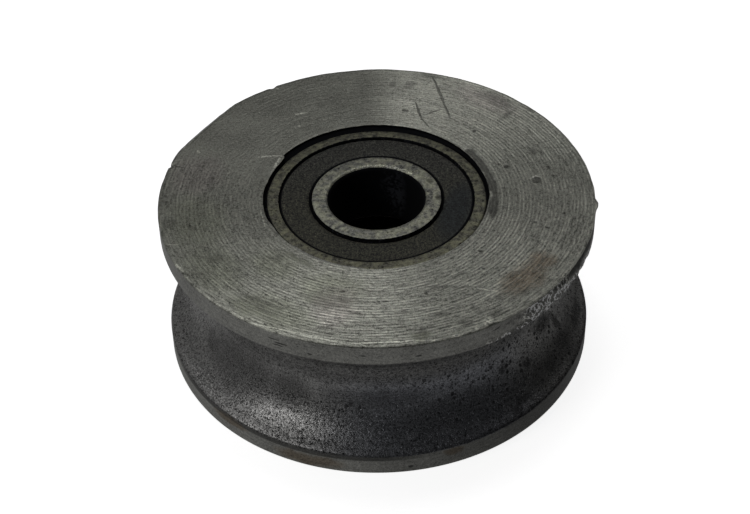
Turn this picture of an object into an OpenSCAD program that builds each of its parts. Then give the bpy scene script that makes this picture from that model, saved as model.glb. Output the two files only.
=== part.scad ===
// Steel track wheel with a round groove, running on two sealed ball bearings.
// The axle line is Z and the origin is the middle of the wheel.
// "Upper" is the side that faces +Z. The wheel lies on its lower face.

/* [Wheel] */
// Outside diameter of the two flanges
wheel_d = 78; // [70:1:100]
// Width of the wheel from face to face
wheel_w = 30.5; // [28:0.5:40]
// Width of the round groove where it opens at the rims
groove_w = 22; // [14:0.5:25]
// Depth of the groove below the rims
groove_depth = 7.4; // [3:0.1:9]
// Bevel between the groove and each rim
groove_bevel = 0.6; // [0.2:0.1:1.2]
// Edge break on the outer corner of each flange
edge_break = 0.3; // [0.1:0.1:1]
// Lead-in bevel at the mouth of each bearing seat
seat_bevel = 0.4; // [0.1:0.1:1]
// Diameter of the hole through the shoulder between the bearings
shoulder_d = 34; // [30:0.5:36]

/* [Bearings] */
// Bore of the inner rings, where the axle goes
bearing_bore = 17; // [15:0.5:18]
// Outside diameter of the outer rings
bearing_od = 40; // [38:0.5:44]
// Width of each bearing
bearing_w = 12; // [11:0.5:13]
// Depth of each bearing below the face of the wheel
bearing_recess = 0.5; // [0:0.1:1]
// Bevel on the corners of the rings
ring_bevel = 0.6; // [0.2:0.1:0.8]
// Depth of the ball grooves in both rings
race_depth = 1.25; // [0.8:0.05:1.5]
// Step from the shoulder of the inner ring down to its seal land
land_step = 0.55; // [0.3:0.05:0.7]
// Step from the shoulder of the outer ring out to its seal seat
seat_step = 1.15; // [0.8:0.05:1.3]

/* [Balls and cages] */
// Diameter of the balls
ball_d = 6.75; // [6:0.05:7]
// Number of balls in each bearing
ball_count = 8; // [6:1:8]
// Gap between a ball and the bottom of a ball groove
ball_clearance = 0.04; // [0.02:0.01:0.06]
// Radius of the ball grooves over the radius of the ball
race_ratio = 1.05; // [1.03:0.01:1.08]
// Sheet thickness of the cages
cage_t = 0.5; // [0.3:0.05:0.6]
// Width of the cage ribbon, measured from the axle outwards
cage_band = 2.5; // [2:0.1:2.8]
// Gap between a ball and its cage pocket
pocket_clearance = 0.12; // [0.08:0.01:0.2]
// Diameter of the cage rivets
rivet_d = 0.9; // [0.6:0.1:1.1]
// Diameter of the rivet heads
rivet_head_d = 1.6; // [1.3:0.1:1.8]
// Height of the rivet heads
rivet_head_h = 0.3; // [0.2:0.05:0.4]

/* [Seals] */
// Thickness of the rubber seals
seal_t = 1.1; // [0.8:0.05:1.2]
// Depth of a seal below the faces of its rings
seal_recess = 0.35; // [0.2:0.05:0.5]
// Gap between a seal's lip and the inner ring
lip_clearance = 0.15; // [0.1:0.05:0.25]
// Height of the bead that snaps into the outer ring
bead_h = 0.3; // [0.1:0.05:0.4]
// Thickness of that bead
bead_t = 0.7; // [0.4:0.05:0.8]
// Bevel around the outer face of the seal's lip
lip_bevel = 0.45; // [0.2:0.05:0.6]

/* [Wear] */
// Direction of the worn flat on the upper rim, in degrees
rim_flat_at = 148; // [0:1:359]
// Width of that flat, measured on the face
rim_flat_w = 1.3; // [0.3:0.1:2]
// Slope of that flat below the face, in degrees
rim_flat_slope = 38; // [20:1:60]
// Direction of the first chip in the upper rim, in degrees
chips_from = 309; // [0:1:359]
// Direction of the last chip
chips_to = 331; // [0:1:359]
// Number of chips between the two
chip_count = 4; // [2:1:6]
// Radius of the chips
chip_r = 2.2; // [1:0.1:3]
// How far a chip reaches into the rim
chip_bite = 0.45; // [0.2:0.05:0.8]
// Directions of the chisel marks that stake the upper bearing
stake_at = [12, 30, 157, 346]; // [0:1:359]
// Radius of the chisel marks
stake_r = 5; // [3:0.5:7]
// How far a chisel mark spreads past the edge of the seat
stake_spread = 1.5; // [0.6:0.1:2.2]
// Depth of the chisel marks
stake_depth = 0.3; // [0.1:0.05:0.45]

/* [Hidden] */
$fn = 96;
cut = 0.5;                                       // how far a cutting shape passes a face

wheel_r = wheel_d / 2;
top_z = wheel_w / 2;
groove_half = groove_w / 2;
groove_r = (groove_half * groove_half + groove_depth * groove_depth) / (2 * groove_depth);
groove_centre = wheel_r - groove_depth + groove_r;

ring_r = bearing_od / 2;
bore_r = bearing_bore / 2;
half_w = bearing_w / 2;
seat_floor = top_z - bearing_recess - bearing_w;
bearing_z = seat_floor + half_w;

ball_r = ball_d / 2;
pitch_r = (ring_r + bore_r) / 2;
race_r = ball_r * race_ratio;
outer_race_centre = pitch_r + ball_r + ball_clearance - race_r;
inner_race_centre = pitch_r - ball_r - ball_clearance + race_r;
outer_shoulder = pitch_r + ball_r - race_depth;
inner_shoulder = pitch_r - ball_r + race_depth;
inner_land = inner_shoulder - land_step;
seal_seat = outer_shoulder + seat_step;
seal_top = half_w - seal_recess;
seal_bottom = seal_top - seal_t;
bead_z = (seal_top + seal_bottom - bead_t) / 2;
pocket_r = ball_r + pocket_clearance;
ball_step = 360 / ball_count;

// A ring turned around Z from the section that is its child, radius along X
module turned() {
    rotate_extrude() children();
}

// A rectangle of the section, from one corner to the other
module section(r0, z0, r1, z1) {
    translate([r0, z0]) square([r1 - r0, z1 - z0]);
}

// A 45 degree corner cut, with its corner at the point given
module corner_cut(r, z, size) {
    translate([r, z]) rotate(45) square(size * sqrt(2), center = true);
}

// Both ends of a section get the same cut
module both_ends() {
    children();
    mirror([0, 1]) children();
}

// What belongs to the lower side is the upper side's mirror image
module on_side(side) {
    mirror([0, 0, side == "lower" ? 1 : 0]) children();
}

// A bearing piece, drawn about the bearing's own middle
module in_bearing(side) {
    on_side(side) translate([0, 0, bearing_z]) children();
}

// ---- Wheel ----

module wheel_section() {
    difference() {
        section(shoulder_d / 2, -top_z, wheel_r, top_z);
        translate([groove_centre, 0]) circle(groove_r);
        both_ends() {
            section(0, seat_floor, ring_r, top_z + cut);
            corner_cut(ring_r, top_z, seat_bevel);
            corner_cut(wheel_r, top_z, edge_break);
            corner_cut(wheel_r, groove_half, groove_bevel);
        }
    }
}

// A slope filed across the upper rim
module rim_flat() {
    rotate(rim_flat_at)
        translate([wheel_r - rim_flat_w, -wheel_r / 2, top_z])
            rotate([0, rim_flat_slope, 0])
                translate([-wheel_r / 4, 0, 0]) cube([wheel_r, wheel_r, wheel_r / 4]);
}

// Shallow scallops knocked out of the edge of the upper rim
module rim_chips() {
    spacing = (chips_to - chips_from) / (chip_count - 1);
    for (i = [0:chip_count - 1])
        rotate(chips_from + i * spacing)
            translate([wheel_r + chip_r - chip_bite, 0, top_z])
                sphere(chip_r);
}

// Chisel marks around the mouth of the upper bearing seat
module stake_marks() {
    for (angle = stake_at)
        rotate(angle)
            translate([ring_r + stake_spread - stake_r, 0, top_z - stake_depth])
                cylinder(r = stake_r, h = stake_depth + cut);
}

module wheel_body() {
    color("#6b6c68") difference() {
        turned() wheel_section();
        rim_flat();
        rim_chips();
        stake_marks();
    }
}

// ---- Bearings ----

module outer_ring(side) {
    color("#7d7c74") in_bearing(side) turned() difference() {
        section(outer_shoulder, -half_w, ring_r, half_w);
        translate([outer_race_centre, 0]) circle(race_r);
        both_ends() {
            section(0, seal_bottom, seal_seat, half_w + cut);
            section(0, bead_z, seal_seat + bead_h, bead_z + bead_t);
            corner_cut(ring_r, half_w, ring_bevel);
        }
    }
}

module inner_ring(side) {
    color("#8a8983") in_bearing(side) turned() difference() {
        section(bore_r, -half_w, inner_shoulder, half_w);
        translate([inner_race_centre, 0]) circle(race_r);
        both_ends() {
            section(inner_land, seal_bottom, inner_shoulder + cut, half_w + cut);
            corner_cut(bore_r, half_w, ring_bevel);
        }
    }
}

// A rubber ring that snaps into the outer ring and runs close to the inner one
module seal(side, facing) {
    color("#1c1d1e") in_bearing(side) mirror([0, 0, facing == "inside" ? 1 : 0]) turned() difference() {
        union() {
            section(inner_land + lip_clearance, seal_bottom, seal_seat, seal_top);
            section(seal_seat - cut, bead_z, seal_seat + bead_h, bead_z + bead_t);
        }
        corner_cut(inner_land + lip_clearance, seal_top, lip_bevel);
    }
}

module each_ball_place(offset = 0) {
    for (i = [0:ball_count - 1])
        rotate((i + offset) * ball_step) translate([pitch_r, 0, 0]) children();
}

// A round bar through each ball place, lying along the spoke
module spoke_bars(r) {
    each_ball_place() rotate([0, 90, 0]) cylinder(r = r, h = 2 * cage_band, center = true);
}

// Half of a riveted sheet cage: a flat band that arches over each ball
module cage_half(side, facing) {
    arch_r = pocket_r + cage_t;
    color("#a8a69c") in_bearing(side) mirror([0, 0, facing == "inside" ? 1 : 0]) difference() {
        intersection() {
            union() {
                cylinder(r = ring_r, h = cage_t);
                spoke_bars(arch_r);
            }
            turned() section(pitch_r - cage_band / 2, 0, pitch_r + cage_band / 2, arch_r + cut);
        }
        spoke_bars(pocket_r);
        each_ball_place(0.5) cylinder(d = rivet_d, h = 2 * (cage_t + cut), center = true);
    }
}

module cage_rivets(side) {
    color("#c2c0b6") in_bearing(side) each_ball_place(0.5) {
        cylinder(d = rivet_d, h = 2 * cage_t, center = true);
        for (end = [0, 1])
            mirror([0, 0, end]) translate([0, 0, cage_t]) cylinder(d = rivet_head_d, h = rivet_head_h);
    }
}

module ball(side, i) {
    color("#cfd1d2") in_bearing(side) rotate((i - 1) * ball_step) translate([pitch_r, 0, 0]) sphere(ball_r);
}

// ---- Pieces by name ----

wheel_body();
for (side = ["upper", "lower"]) {
    outer_ring(side);
    inner_ring(side);
    seal(side, "outside");
    seal(side, "inside");
    cage_half(side, "outside");
    cage_half(side, "inside");
    cage_rivets(side);
    for (i = [1:ball_count])
        ball(side, i);
}
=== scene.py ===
# %% [markdown]
# # A steel track wheel on two ball bearings
#
# The wheel is a short, heavy roller: two flat faces, two narrow rims, and between them a
# round groove that runs along a bar or a wire. A ball bearing is pressed into each face.
# The CAD frame holds every exact size. This lesson dresses it. It turns the visible steel
# and rubber again with softened corners and damage, and gives each surface its finish.

# %% Load the frame
import bpy, math
import numpy as np
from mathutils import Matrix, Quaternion, Vector, noise


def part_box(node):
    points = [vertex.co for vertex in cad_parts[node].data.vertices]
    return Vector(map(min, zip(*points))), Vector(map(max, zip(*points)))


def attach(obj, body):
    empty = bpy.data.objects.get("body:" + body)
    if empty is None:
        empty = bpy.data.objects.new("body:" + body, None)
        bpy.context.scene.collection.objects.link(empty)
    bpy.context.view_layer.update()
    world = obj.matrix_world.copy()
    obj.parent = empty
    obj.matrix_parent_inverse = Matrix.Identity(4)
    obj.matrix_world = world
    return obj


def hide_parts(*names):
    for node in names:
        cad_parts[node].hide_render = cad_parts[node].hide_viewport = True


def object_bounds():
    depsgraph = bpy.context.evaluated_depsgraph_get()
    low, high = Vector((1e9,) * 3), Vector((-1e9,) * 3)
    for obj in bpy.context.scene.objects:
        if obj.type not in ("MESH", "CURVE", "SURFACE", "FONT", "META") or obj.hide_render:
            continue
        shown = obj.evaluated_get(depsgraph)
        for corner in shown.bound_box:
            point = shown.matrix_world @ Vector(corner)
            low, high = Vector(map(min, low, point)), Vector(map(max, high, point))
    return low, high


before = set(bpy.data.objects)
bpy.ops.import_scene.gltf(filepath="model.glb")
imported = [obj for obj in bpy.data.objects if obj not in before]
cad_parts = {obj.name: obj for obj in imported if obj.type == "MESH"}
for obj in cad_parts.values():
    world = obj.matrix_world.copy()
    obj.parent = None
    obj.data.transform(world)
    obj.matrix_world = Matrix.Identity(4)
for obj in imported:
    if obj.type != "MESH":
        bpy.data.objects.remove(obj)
cad_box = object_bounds()
MM = 0.001

# %% [markdown]
# Everything here is round about the axle line, Z, so the sizes that matter are distances
# from the axle and heights. They are measured on the CAD meshes. All sizes in this lesson
# are millimetres until a mesh is made, and directions are degrees round the axle: 0 is
# right, 90 is away from the camera, 180 is left and 270 is the front.

# %% Measure the frame
def corners(node):
    """Every corner of a CAD node as (distance from the axle, height)."""
    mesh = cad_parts[node].data
    flat = np.empty(len(mesh.vertices) * 3)
    mesh.vertices.foreach_get("co", flat)
    x, y, z = flat.reshape(-1, 3).T / MM
    return np.hypot(x, y), z


body_r, body_z = corners("wheel_body")
ring_r, ring_z = corners("upper_outer_ring")
wheel_r, top_z, hole_r = body_r.max(), body_z.max(), body_r.min()
seat_r, seat_floor, ring_top = ring_r.max(), ring_z.min(), ring_z.max()
root_r = body_r[(body_r > seat_r + 1) & (abs(body_z) < 1)].min()
print("wheel radius %.2f, half width %.2f, groove root %.2f, bearing seat %.2f"
      % (wheel_r, top_z, root_r, seat_r))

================

■ Requirements:
Return, from the data, each line that has the word "model" in it.

■ Solution to the problem:
Turn this picture of an object into an OpenSCAD program that builds each of its parts. Then give the bpy scene script that makes this picture from that model, saved as model.glb. Output the two files only.
bpy.ops.import_scene.gltf(filepath="model.glb")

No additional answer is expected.